Darrel Timm doesn’t feed his cattle in the evening any more — their mooing kept him awake all night.

Darrel Timm doesn’t feed his cattle in the evening any more — their mooing kept him awake all night.

That’s because their feed is laced with red wine — a litre a day each — which has made for some very happy cattle.

B.C. farmers Timm and his sister Janice Ravndahl are also pretty happy with the enthusiastic response of chefs and specialty stores to their Sezmu Meats.

Riley Bennett, chef at Mission Hill Winery’s Terrace Restaurant near Kelowna, B.C., says their $24 short ribs and $27 striploins are very popular with patrons, who exclaim over the dark red colour of the meat and its taste.

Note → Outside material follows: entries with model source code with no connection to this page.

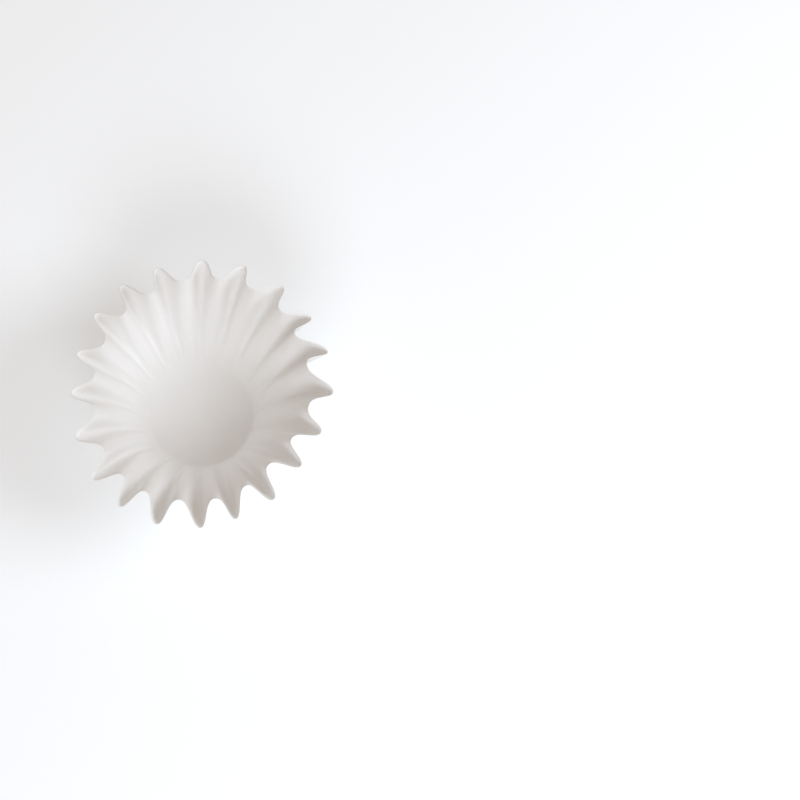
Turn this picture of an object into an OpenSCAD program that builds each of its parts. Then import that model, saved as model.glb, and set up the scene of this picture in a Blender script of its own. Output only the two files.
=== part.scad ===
// Fluted flat-bottomed coffee filter, pressed from one round sheet of creped filter paper.
//
// The sheet isn't stretched when it is pressed, so every circle drawn on the flat sheet keeps its length.
// The base stays flat. Past it the wall stands up, each circle is too long for the cone that it now lies on,
// and the spare length is taken up by the flutes. Their depth therefore isn't chosen: it follows from the
// size of the cut sheet, the size of the base and the lean of the wall, and is solved for row by row.
//
// Frame: the axis is Z, the base rests on Z = 0, and one flute's outer crest lies on +X.

/* [Paper] */
// Diameter of the round sheet before it is pressed
cut_d = 185; // [170:1:240]
// Thickness of the paper
paper_t = 0.2; // [0.15:0.01:0.4]

/* [Base] */
// Diameter of the base, to the corner where base and wall would meet if the bend were sharp
base_d = 52; // [40:1:64]
// Radius of the bend from base to wall, at the middle of the paper
bend_r = 2.5; // [1.5:0.1:5]

/* [Wall] */
// Lean of the wall away from upright, in degrees
wall_lean = 26; // [20:0.5:34]

/* [Flutes] */
// Number of flutes round the wall
flutes = 20; // [16:1:24]
// Fullness of the wave, in degrees: a higher value gives rounder crests and steeper flanks
wave_fullness = 55; // [20:1:70]
// Bias of the wave, in degrees: below 0 the outer crests are tight and the inner folds are wide
wave_bias = -20; // [-30:0.5:15]

/* [Fineness] */
// Points round each flute
flute_points = 14; // [10:2:16]
// Rows of points in the bend
bend_rows = 2; // [2:1:4]
// Rows of points up the wall
wall_rows = 6; // [5:1:8]

/* [Hidden] */

paper_colour = [0.95, 0.94, 0.92];
cut_r = cut_d / 2;
// Slope of the wall from the base plane, in degrees
wall_slope = 90 - wall_lean;
radian = 180 / PI;
// Radius at which the base stops being flat
flat_r = base_d / 2 - bend_r * tan(wall_slope / 2);
// Length of paper in the bend, and from the flat base to the cut edge
bend_len = bend_r * wall_slope / radian;
reach = cut_r - flat_r;
// Columns of points round the whole wall
columns = round(flutes * flute_points);
// Rows crowd towards the base, where the flutes grow fastest
row_crowding = 1.6;
// Samples for the length of one wave, halvings for its depth, and the step for its growth, in millimetres
wave_samples = 36;
depth_halvings = 24;
growth_step = 0.2;
// The steepest wave that the solver looks at, as depth times flutes over radius
steepest = 6;

// Mean line of the wall: slope, radius and height at distance u along the paper from the flat base's edge
function slope_at(u) = u < bend_len ? wall_slope * u / bend_len : wall_slope;
function bend_at(u) = u < bend_len ? 1 / bend_r : 0;
function mean_radius(u) =
    flat_r + bend_r * sin(slope_at(u)) + max(0, u - bend_len) * cos(wall_slope);
function mean_height(u) =
    bend_r * (1 - cos(slope_at(u))) + max(0, u - bend_len) * sin(wall_slope);

// One wave, from 1 at the outer crest to -1 at the inner fold, and its rate of change per radian
function wave(a) = sin(wave_fullness * cos(a - wave_bias * sin(a))) / sin(wave_fullness);
function wave_rate(a) =
    let (b = a - wave_bias * sin(a))
    -cos(wave_fullness * cos(b)) / sin(wave_fullness)
    * (wave_fullness / radian) * sin(b) * (1 - wave_bias / radian * cos(a));

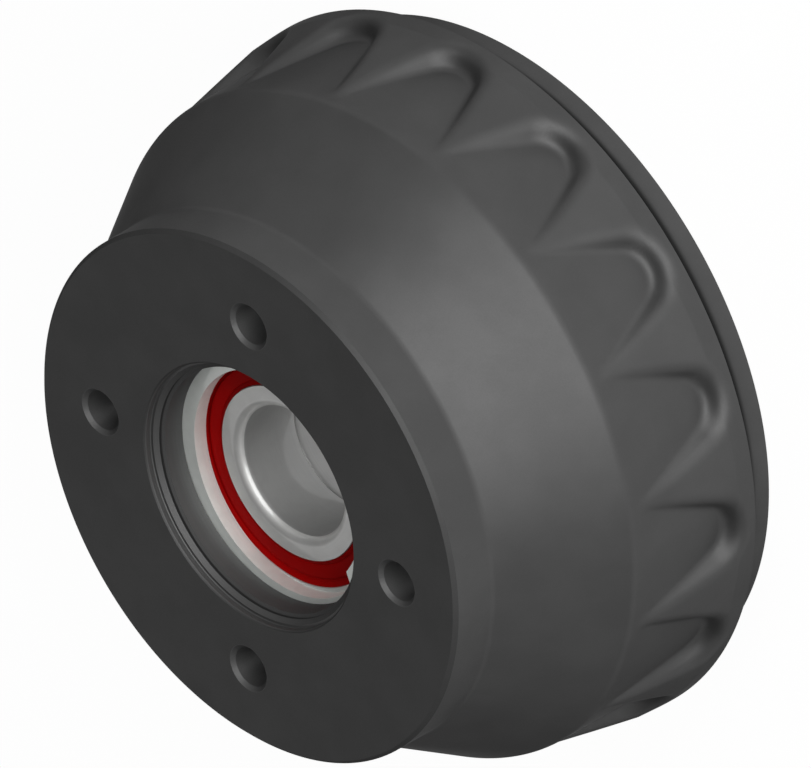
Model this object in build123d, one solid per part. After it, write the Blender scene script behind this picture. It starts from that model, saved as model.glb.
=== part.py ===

“The flavour is out there, second to none,” says Bennett. “It tastes like real beef but more rich in the mouthful.”

He is delighted to have the heavily marbled meat on his menu because it is a local success story which delights the diners.

“They are blown away that it is raised only 50 miles from the winery. It’s the talk of the town.”

Bennett, who is angling to have Mission Hill’s red wines fed to the next crop of cattle, says the five-month experiment has shown him “it is one of those things that is going to be around a long time.”

After a number of trials, they felt 90 days of wine drinking produced the greatest impact on meat flavour, says Ravndahl. After that, the cost of the wine starts making the price of the meat prohibitive. For example, a Sezmu Meats rib-eye sells for $35 a kilogram. In the early days, they made their own wine to help defray costs but found it too time consuming.

Now they source the wine, a Cabernet blend, from a variety of wineries near their Kelowna farm.

Although she has since heard of wine-fed beef in Australia, Ravndahl believes she is the only farmer in North America to do the same.